– Да как тебе в голову такое закралось – президента наставлять! Кто нас в энтом Кремле слушать станет? Тебя ж на порог не пустят, в шею погонят, дурака косматого. Нет, не дело ты, Саввушка, задумал, не по-христиански мыслить стал. Прельстился! Не иначе, бесо́ва работа.
Настоятель разлил чай по чашечкам.
– Вот что послушай, брат Игнатий, – сказал старец, глядя в окошко на монастырский двор. – Дознался я от Агатия о большой беде в Абакыме. Беда случилась в нашем отечестве…
Игнатий слушал Савву, и сердце его плакало от умиления перед подвигом, на который Господь подвиг ум его любимого товарища. Но как сказать: «Не прыгай в пропасть!» – когда тот уже расправил руки, словно крылья, и встал на край собственной жизни? В его-то годы отправляться наугад в Москву, к самому президенту… Нет, из таких путешествий старики не возвращаются. Как на такое благословить?
Настоятель обнял товарища.
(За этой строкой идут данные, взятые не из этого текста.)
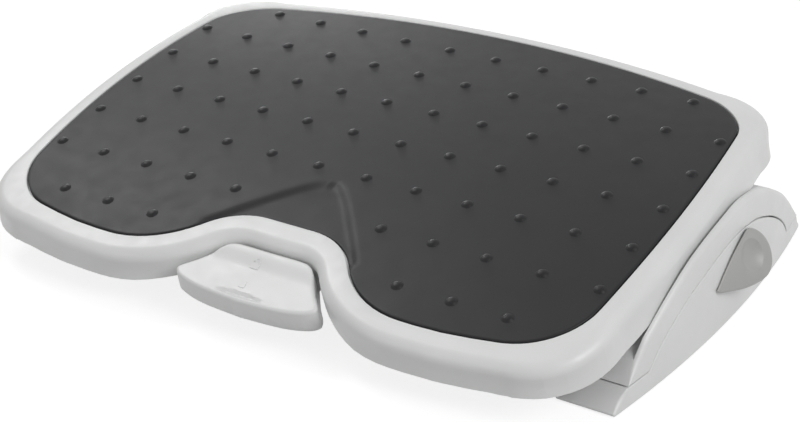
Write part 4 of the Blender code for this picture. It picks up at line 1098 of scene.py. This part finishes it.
def make_screws():
    work = bmesh.new()
    tip = PAN_BOTTOM + SCREW_PROFILE[-1][1]
    for x, y in SCREW_PLACES:
        head = skin([[(a, b, PAN_BOTTOM + low) for a, b in circle(x, y, radius, 24)]
                     for radius, low in SCREW_PROFILE], on_platform)
        for wide, long in ((RECESS_LONG, RECESS_HALF), (RECESS_HALF, RECESS_LONG)):
            cross_bar = box_outline(x - wide, y - long, x + wide, y + long)
            head = carved(head, slab(cross_bar, tip - 1.0, tip + RECESS_DEEP, on_platform))
        gather(work, head)
    return make("pan_screws", work, steel, "platform")


make_screws()
print(len(SCREW_PLACES), "screws hold the pan")

# %% [markdown]
# ## Materials for the CAD pieces that stay
# The pan, bearing blocks, shaft, tubes, lock and bolts already have the right shapes, so they only
# get their finishes here.

# %% Materials on CAD pieces
FINISHES = {"light_grey_abs": light_abs, "grey_abs": knob_abs, "dark_rubber": pad_rubber,
            "zinc_plated_steel": steel, "white_nylon": nylon}
slots = {entry["node"]: entry["material_slot"] for entry in frame["record"]["subparts"]}
for name, node in frame["nodes"].items():
    node.data.materials.clear()
    node.data.materials.append(FINISHES[slots[name]])
print(len(slots), "CAD pieces have their finishes")

# %% [markdown]
# ## The background
# The photograph was taken on seamless white: the background is pure white. A white world bright
# enough for that would light the footrest flat, so the rays are told apart. The camera, mirror and
# glass rays see a world of pure white, and all others see a dimmer one, which fills the shadows.

# %% World
WORLD_LIGHT = 0.37
world = bpy.data.worlds.new("white studio")
scene.world = world
world.use_nodes = True
world.node_tree.nodes.clear()


def seen_directly(tree):
    """1 for rays from the camera, mirrors and glass."""
    rays = add(tree, "ShaderNodeLightPath").outputs
    first = add(tree, "ShaderNodeMath", {}, {0: rays["Is Camera Ray"], 1: rays["Is Glossy Ray"]},
                operation="MAXIMUM")
    return add(tree, "ShaderNodeMath", {}, {0: first.outputs[0], 1: rays["Is Transmission Ray"]},
               operation="MAXIMUM").outputs[0]


dim = add(world.node_tree, "ShaderNodeBackground", {"Color": (1, 1, 1, 1), "Strength": WORLD_LIGHT})
bright = add(world.node_tree, "ShaderNodeBackground", {"Color": (1, 1, 1, 1), "Strength": 1.0})
either = add(world.node_tree, "ShaderNodeMixShader", {},
             {0: seen_directly(world.node_tree), 1: dim.outputs[0], 2: bright.outputs[0]})
add(world.node_tree, "ShaderNodeOutputWorld", {}, {"Surface": either.outputs[0]})
scene.view_settings.view_transform = "Standard"
print("world light:", WORLD_LIGHT)

# %% [markdown]
# ## The floor
# The floor is white paper, and the footrest throws only a faint shadow on it. Seen directly, the
# paper mixes a little diffuse white, which takes the shadow, with a glow that keeps it white. To
# all other rays it is plain grey paper, so it doesn't light the footrest too strongly from below.

# %% Floor
FLOOR_SIZE = 12000.0
FLOOR_BOUNCE = 0.5
FLOOR_SHADE = 0.3
FLOOR_GLOW = 0.82
floor_mesh = bpy.data.meshes.new("floor")
half = FLOOR_SIZE / 2 * MM
floor_mesh.from_pydata([(a, b, 0) for a, b in box_outline(-half, -half, half, half)], [], [(0, 1, 2, 3)])
floor = bpy.data.objects.new("floor", floor_mesh)
scene.collection.objects.link(floor)
paper, tree = new_material("white_paper_floor")
diffuse = add(tree, "ShaderNodeBsdfDiffuse", {"Color": (FLOOR_BOUNCE, FLOOR_BOUNCE, FLOOR_BOUNCE, 1)})
shadowed = add(tree, "ShaderNodeBsdfDiffuse", {"Color": (FLOOR_SHADE, FLOOR_SHADE, FLOOR_SHADE, 1)})
glow = add(tree, "ShaderNodeEmission", {"Color": (1, 1, 1, 1), "Strength": FLOOR_GLOW})
both = add(tree, "ShaderNodeAddShader", {}, {0: shadowed.outputs[0], 1: glow.outputs[0]})
ground = add(tree, "ShaderNodeMixShader", {}, {0: seen_directly(tree), 1: diffuse.outputs[0], 2: both.outputs[0]})
add(tree, "ShaderNodeOutputMaterial", {}, {"Surface": ground.outputs[0]})
floor_mesh.materials.append(paper)
print("floor is", FLOOR_SIZE * MM, "m wide")

# %% [markdown]
# ## The lamps
# A photographer would set soft boxes round the object. A round area lamp high on the left shapes
# the rim, a low one at the back left catches the domes of the mat, a wide one fills the right side
# and a weak one the front. A large lamp gives soft shadow edges and a small one crisp ones.

# %% Lamps
LAMPS = [("key_left", (-1.5, 0.4, 1.9), (0, 0, 0.05), 0.8, 13),
         ("rim_back_left", (-1.9, 2.0, 0.75), (0, 0, 0.1), 0.7, 9),
         ("fill_right", (2.0, -0.4, 1.4), (0.2, 0, 0.05), 1.2, 25),
         ("fill_front", (-0.8, -2.3, 0.65), (0, 0, 0.05), 1.6, 9)]


def lamp(name, place, target, size, power):
    """A round area lamp at a place, aimed at a target, all in metres, with its power in watts."""
    data = bpy.data.lights.new(name, "AREA")
    data.shape = "DISK"
    data.size = size
    data.energy = power
    made = bpy.data.objects.new(name, data)
    scene.collection.objects.link(made)
    made.location = place
    made.rotation_euler = (Vector(target) - Vector(place)).to_track_quat("-Z", "Y").to_euler()


for settings in LAMPS:
    lamp(*settings)
print(len(LAMPS), "lamps are lit")
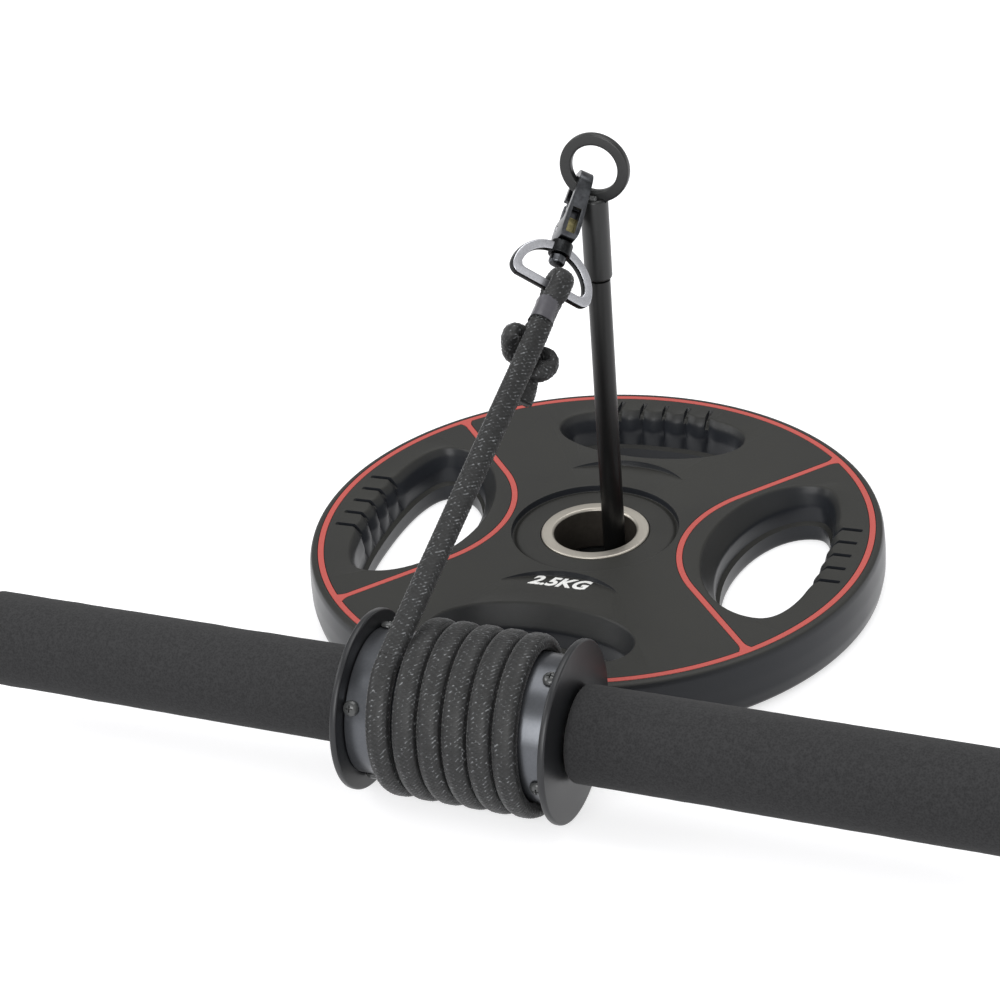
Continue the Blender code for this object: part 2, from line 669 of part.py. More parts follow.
def make_roller(axis):
    """The roller's pieces about the bar's axis, which is the empty's +Z."""
    half_bar = BAR_LENGTH / 2
    tube = ring_profile(BAR_RADIUS - BAR_WALL, BAR_RADIUS, -half_bar, half_bar)
    piece("bar_tube", turned(tube, 32), COATED_STEEL, parent=axis)
    drum_half = FLANGE_INNER_FACE - FIT
    shell = ring_profile(DRUM_RADIUS - DRUM_WALL, DRUM_RADIUS, -drum_half, drum_half)
    drum = piece("drum_shell", turned(shell, 36), SATIN_BLACK, parent=axis)
    outer_face = FLANGE_INNER_FACE + FLANGE_THICKNESS
    hub_outer = DRUM_RADIUS - DRUM_WALL - FIT
    bore = BAR_RADIUS + FIT
    edge = 0.8 * MM
    foam_start = outer_face + FOAM_FLANGE_GAP
    for side, hand in ((-1, "left"), (1, "right")):
        turn = (radians(180.0), 0.0, 0.0) if side < 0 else (0.0, 0.0, 0.0)
        flange = [
            (bore, outer_face),
            (FLANGE_RADIUS - edge, outer_face),
            (FLANGE_RADIUS, outer_face - edge),
            (FLANGE_RADIUS, FLANGE_INNER_FACE + edge),
            (FLANGE_RADIUS - edge, FLANGE_INNER_FACE),
            (hub_outer, FLANGE_INNER_FACE),
            (hub_outer, FLANGE_INNER_FACE - HUB_DEPTH),
            (hub_outer - HUB_WALL, FLANGE_INNER_FACE - HUB_DEPTH),
            (hub_outer - HUB_WALL, FLANGE_INNER_FACE),
            (bore, FLANGE_INNER_FACE),
        ]
        disc = piece(f"flange_{hand}", turned(flange, 36), SATIN_BLACK, parent=axis, turn=turn)
        foam = [
            (bore, FOAM_END),
            (FOAM_RADIUS - FOAM_EDGE, FOAM_END),
            (FOAM_RADIUS - FOAM_EDGE * 0.3, FOAM_END - FOAM_EDGE * 0.3),
            (FOAM_RADIUS, FOAM_END - FOAM_EDGE),
            (FOAM_RADIUS, foam_start + FOAM_EDGE),
            (FOAM_RADIUS - FOAM_EDGE * 0.3, foam_start + FOAM_EDGE * 0.3),
            (FOAM_RADIUS - FOAM_EDGE, foam_start),
            (bore, foam_start),
        ]
        piece(f"foam_grip_{hand}", turned(foam, 28), FOAM, parent=axis, turn=turn)
        plug = [
            (0.0, FOAM_END),
            (BAR_RADIUS - FIT, FOAM_END),
            (BAR_RADIUS - FIT, half_bar + FIT),
            (BAR_RADIUS - BAR_WALL - FIT, half_bar + FIT),
            (BAR_RADIUS - BAR_WALL - FIT, half_bar - PLUG_DEPTH),
            (0.0, half_bar - PLUG_DEPTH),
        ]
        piece(f"end_plug_{hand}", turned(plug, 16), BLACK_PLASTIC, parent=axis, turn=turn)
        holes = []
        for number in range(1, 5):
            angle = SCREW_FIRST_ANGLE[hand] + (number - 1) * pi / 2
            outward = Matrix.Rotation(angle, 4, "Z") @ Matrix.Rotation(radians(90.0), 4, "Y")
            seat = Matrix.Translation((0, 0, side * SCREW_PLACE)) @ outward
            screw = piece(f"drum_screw_{hand}_{number}", screw_mesh(), COATED_STEEL, parent=axis)
            screw.matrix_local = seat
            depths = (hub_outer - HUB_WALL - FIT * 4, DRUM_RADIUS + FIT * 4)
            hole = cylinder(SCREW_SHANK_RADIUS + FIT, *depths, 12)
            hole.transform(seat)
            holes.append(hole)
        drill = guide(f"screw_holes_{hand}", merged(holes), parent=axis)
        cut(drum, drill)
        cut(disc, drill)
    return drum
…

Монахи стояли друг перед другом подобно двум холмам, поднявшимся над слиянием Енисея и Кривинской протоки, и любовь, как ветер, обвивала их седые вершины. Игнатий расправлял на седой голове старца спутанные космы, поглаживал сопостника по плечу и приговаривал: «Беспокойная ты душа!»
– Отче, не томи! – Савва отстранил руку настоятеля и опустил голову.
Игнатий вздохнул, накрыл старца епитрахилью, перекрестил и, отъяв облачение, благословил на дальнюю дорогу.
Глава 6
В пути
Через три часа неторопливой ходьбы по накатанной лесной дорожке путники вышли на опушку, за которой виднелась вереница аккуратных домишек рабочего посёлка Зелёный Бор. Над ровным двухэтажным посадом высился шпиль Покровской церкви, а за ним, вдалеке, просматривались корпуса вокзального хозяйства.
– Бор! – объявил Савва, радуясь окончанию болезненного перехода.
– Следующая станция – Москва! – рассмеялся в ответ Агатий.
– Э, нет, сначала в Красный Яр, в гости к Андрею Ануфриевичу Дубенскому, – улыбнулся старец.
– Я его помню!
– Ну и память у тебя, – улыбнулся Савва, – с семнадцатого века всё помнишь!
– Да нет, отче, я про памятник!
В тот же день на электричке наши герои прибыли в Красноярск. Лет пять назад Агатий останавливался с матерью в гостеприимной красноярской семье брата по отцу Николая. Дядя Коля оказался заядлым рыболовом. Его старенькие «Жигули» знали все тайные подъезды к Енисею, где не встретишь ни егеря, ни рыбнадзор. А ещё Николай увлекался краеведением. Вечерами он бродил с Агатием по городу, и стремительные формы красноярских улиц обрастали фактами прожитых лет, как морские буи – слоями разноцветных ракушек. Тогда-то и узнал юноша про основателя Красноярска, воеводу Дубенского.
По прибытии путешественники сразу отправились на вокзал.
– Отче, знаете, почему привокзальная улица называется Тридцатого Июля?
– Нет, – улыбнулся Савва, – откуда ж?
Отрицательный ответ старца доставил юноше огромное удовольствие. Он надул грудь и голосом музейного всезнайки заговорил:
– Тридцатого июля 1919 года в Красноярском военном городке началось восстание против власти свирепого Колчака. В нём приняло участие около трёх тысяч человек…
– Хватит, хватит! – засмеялся Савва.
Старец остановился, улыбка спорхнула с его лица. Он взглянул на табличку с числом 30 и задумчиво произнёс:
– Александр Васильевич непростой был человек…
– Какой Александр Васильевич? – удивился Агатий.
– Вот видишь, ты даже этого не знаешь. Вице-адмирал Российского Императорского флота Колчак Александр Васильевич. Полярный исследователь, герой русско-японской войны.
– Тот самый?..
– Да, Агатий, тот самый. Не спеши судить о людях понаслышке, тогда и о тебе, быть может, не пойдут кривотолки.